Não raro me pego justificando certas atitudes com argumentos como esses, de que eu estaria fazendo aquilo para que no futuro meu filho agisse de determinada forma. Desconstruir esse tipo de raciocínio tem me sido uma das tarefas mais árduas desde que me tornei mãe. Abandonar essa forma de pensar pressupõe abandonar também qualquer manual ou cartilha para se criar filhos. Se cada individuo é único, não existe jeito certo e padrão de lidar com eles.

Não tenho dúvidas que princípios são aplicados de forma geral, no entanto, impor regras para amamentar, alimentar, desfraldar, alfabetizar, por exemplo, acabam passando por cima dessa individualidade e medem todas as crianças pela mesma régua. O meu lema, acima de qualquer coisa, é o respeito sempre. O respeito permite que mesmo falhando, eu possa me redimir. E me permite também escutar e avaliar o que o outro demanda de mim. Respeitar é primeiro se colocar no lugar do outro para então poder decidir qual atitude a tomar. É tirar o cuidador do foco da relação e centrá-lo na criança que demanda cuidados.

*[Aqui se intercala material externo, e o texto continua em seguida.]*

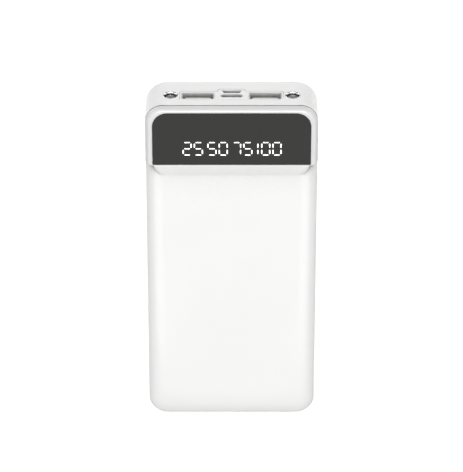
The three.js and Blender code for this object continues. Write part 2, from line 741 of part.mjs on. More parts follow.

Ninguém é capaz de moldar uma pessoa. Estamos todos envoltos na chamada teoria do caos, em que um evento aleatório pode mudar a ordem das coisas. Acreditar que nossos atos trarão um resultado determinado aos nossos filhos é uma fórmula certeira para a frustração, tanto nossa como deles.

Por uma infância plena, livre de expectativas alheias, com voz e respeito ao que se é.